**EXERCISE:**
Return each line of the listing that contains the string "this".

CAD and scene scripts:

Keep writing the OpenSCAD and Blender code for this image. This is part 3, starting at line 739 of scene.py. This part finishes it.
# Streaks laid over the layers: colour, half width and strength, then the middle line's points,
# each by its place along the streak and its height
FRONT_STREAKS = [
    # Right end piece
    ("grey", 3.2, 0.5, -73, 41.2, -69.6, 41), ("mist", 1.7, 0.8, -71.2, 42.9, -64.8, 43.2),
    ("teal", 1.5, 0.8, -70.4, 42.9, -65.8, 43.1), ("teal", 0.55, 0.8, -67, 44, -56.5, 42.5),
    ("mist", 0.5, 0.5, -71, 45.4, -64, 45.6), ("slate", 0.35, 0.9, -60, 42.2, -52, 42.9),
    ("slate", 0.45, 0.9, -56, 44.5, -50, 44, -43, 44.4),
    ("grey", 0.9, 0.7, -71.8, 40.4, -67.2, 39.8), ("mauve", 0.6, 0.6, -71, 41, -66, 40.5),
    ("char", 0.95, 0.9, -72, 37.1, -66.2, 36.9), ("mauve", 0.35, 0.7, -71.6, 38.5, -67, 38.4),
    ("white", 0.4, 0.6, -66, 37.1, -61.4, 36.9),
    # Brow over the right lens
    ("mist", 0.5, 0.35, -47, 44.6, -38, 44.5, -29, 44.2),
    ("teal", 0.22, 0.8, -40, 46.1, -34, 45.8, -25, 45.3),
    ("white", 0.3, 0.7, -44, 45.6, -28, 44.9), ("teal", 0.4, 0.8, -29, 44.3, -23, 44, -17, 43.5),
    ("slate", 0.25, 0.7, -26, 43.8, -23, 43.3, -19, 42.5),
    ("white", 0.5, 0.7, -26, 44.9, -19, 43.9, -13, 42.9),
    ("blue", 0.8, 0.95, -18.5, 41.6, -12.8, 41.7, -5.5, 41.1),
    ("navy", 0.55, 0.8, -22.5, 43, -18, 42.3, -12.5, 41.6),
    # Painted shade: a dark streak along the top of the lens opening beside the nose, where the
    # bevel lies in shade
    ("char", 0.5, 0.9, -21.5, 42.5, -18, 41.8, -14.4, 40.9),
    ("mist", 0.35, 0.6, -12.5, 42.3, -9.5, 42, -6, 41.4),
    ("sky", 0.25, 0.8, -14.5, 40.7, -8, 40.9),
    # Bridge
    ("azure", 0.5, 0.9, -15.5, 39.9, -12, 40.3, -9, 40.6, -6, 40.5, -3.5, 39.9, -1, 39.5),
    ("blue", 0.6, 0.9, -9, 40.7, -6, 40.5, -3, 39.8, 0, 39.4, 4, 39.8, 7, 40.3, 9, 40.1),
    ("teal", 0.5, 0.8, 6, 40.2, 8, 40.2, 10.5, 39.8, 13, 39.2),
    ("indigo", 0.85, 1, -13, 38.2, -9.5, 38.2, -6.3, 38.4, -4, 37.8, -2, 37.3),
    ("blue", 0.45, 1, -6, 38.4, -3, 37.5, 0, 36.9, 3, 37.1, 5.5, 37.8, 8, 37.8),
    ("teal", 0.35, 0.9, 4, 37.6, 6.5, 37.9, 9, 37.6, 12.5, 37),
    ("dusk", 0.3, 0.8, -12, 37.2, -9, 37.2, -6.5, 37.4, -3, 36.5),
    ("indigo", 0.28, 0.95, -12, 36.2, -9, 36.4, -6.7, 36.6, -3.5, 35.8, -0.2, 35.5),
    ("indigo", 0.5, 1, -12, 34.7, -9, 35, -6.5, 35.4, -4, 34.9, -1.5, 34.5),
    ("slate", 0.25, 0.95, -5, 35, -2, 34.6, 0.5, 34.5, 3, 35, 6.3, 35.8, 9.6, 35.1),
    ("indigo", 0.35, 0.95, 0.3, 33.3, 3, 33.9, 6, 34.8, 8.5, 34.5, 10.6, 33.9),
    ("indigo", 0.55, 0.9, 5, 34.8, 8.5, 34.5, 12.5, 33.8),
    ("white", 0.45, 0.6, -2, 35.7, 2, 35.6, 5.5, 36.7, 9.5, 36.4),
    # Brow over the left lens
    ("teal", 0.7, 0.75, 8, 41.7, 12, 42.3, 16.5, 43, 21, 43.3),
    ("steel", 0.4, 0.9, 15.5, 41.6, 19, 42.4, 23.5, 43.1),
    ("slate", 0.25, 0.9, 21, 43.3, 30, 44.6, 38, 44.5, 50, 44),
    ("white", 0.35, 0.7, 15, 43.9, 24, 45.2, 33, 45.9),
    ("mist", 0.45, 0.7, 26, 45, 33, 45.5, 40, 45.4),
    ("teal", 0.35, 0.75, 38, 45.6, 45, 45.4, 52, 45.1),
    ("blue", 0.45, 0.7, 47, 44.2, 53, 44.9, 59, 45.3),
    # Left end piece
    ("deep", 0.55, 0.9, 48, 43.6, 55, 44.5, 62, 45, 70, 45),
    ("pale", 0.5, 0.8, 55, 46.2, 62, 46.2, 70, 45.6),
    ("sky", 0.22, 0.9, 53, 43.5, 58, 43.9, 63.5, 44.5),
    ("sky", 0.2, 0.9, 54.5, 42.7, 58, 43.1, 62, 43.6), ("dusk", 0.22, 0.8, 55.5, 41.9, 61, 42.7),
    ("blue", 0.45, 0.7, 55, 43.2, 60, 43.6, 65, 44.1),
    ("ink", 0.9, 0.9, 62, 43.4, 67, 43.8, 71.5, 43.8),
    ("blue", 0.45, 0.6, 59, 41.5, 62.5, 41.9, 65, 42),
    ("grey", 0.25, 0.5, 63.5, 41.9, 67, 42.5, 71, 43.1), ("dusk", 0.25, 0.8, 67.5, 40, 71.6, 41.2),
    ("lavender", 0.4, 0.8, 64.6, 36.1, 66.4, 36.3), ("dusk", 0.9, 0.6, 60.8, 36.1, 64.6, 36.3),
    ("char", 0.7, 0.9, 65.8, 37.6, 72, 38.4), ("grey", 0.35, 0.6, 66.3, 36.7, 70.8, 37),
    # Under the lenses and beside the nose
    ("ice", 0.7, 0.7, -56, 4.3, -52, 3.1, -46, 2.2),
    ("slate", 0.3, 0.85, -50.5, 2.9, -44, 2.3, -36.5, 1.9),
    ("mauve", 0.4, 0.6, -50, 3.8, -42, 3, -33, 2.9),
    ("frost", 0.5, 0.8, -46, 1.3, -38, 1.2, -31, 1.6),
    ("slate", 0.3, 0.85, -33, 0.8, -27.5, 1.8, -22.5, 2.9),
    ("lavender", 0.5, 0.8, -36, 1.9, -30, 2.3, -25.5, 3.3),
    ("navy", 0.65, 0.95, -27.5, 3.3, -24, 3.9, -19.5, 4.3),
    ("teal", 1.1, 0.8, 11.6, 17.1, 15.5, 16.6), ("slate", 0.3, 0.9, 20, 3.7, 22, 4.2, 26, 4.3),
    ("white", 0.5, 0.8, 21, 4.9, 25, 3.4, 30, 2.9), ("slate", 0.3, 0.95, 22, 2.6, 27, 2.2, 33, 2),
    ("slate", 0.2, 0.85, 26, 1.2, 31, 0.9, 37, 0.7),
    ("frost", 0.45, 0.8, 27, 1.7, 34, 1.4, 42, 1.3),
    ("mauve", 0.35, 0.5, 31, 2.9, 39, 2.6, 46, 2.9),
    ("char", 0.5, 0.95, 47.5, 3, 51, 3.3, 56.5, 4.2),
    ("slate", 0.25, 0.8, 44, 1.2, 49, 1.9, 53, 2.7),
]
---
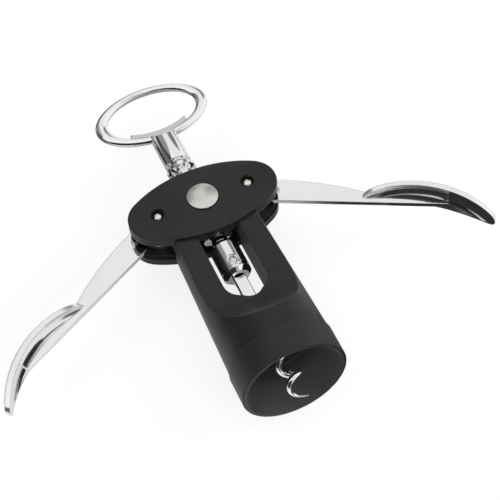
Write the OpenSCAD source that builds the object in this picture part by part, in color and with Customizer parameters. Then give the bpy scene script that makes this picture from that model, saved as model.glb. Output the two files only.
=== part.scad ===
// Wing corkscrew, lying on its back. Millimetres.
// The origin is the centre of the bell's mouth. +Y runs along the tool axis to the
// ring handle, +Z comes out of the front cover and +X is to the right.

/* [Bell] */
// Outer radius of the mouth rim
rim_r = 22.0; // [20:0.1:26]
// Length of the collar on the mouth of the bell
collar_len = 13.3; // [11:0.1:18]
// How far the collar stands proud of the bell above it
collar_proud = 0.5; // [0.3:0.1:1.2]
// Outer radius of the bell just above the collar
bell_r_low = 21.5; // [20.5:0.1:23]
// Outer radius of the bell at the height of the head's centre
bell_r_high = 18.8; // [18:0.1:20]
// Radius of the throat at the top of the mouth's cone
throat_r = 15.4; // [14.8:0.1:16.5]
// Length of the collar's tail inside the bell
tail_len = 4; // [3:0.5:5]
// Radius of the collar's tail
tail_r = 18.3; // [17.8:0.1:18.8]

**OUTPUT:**
Keep writing the OpenSCAD and Blender code for this image. This is part 3, starting at line 739 of scene.py. This part finishes it.
Write the OpenSCAD source that builds the object in this picture part by part, in color and with Customizer parameters. Then give the bpy scene script that makes this picture from that model, saved as model.glb. Output the two files only.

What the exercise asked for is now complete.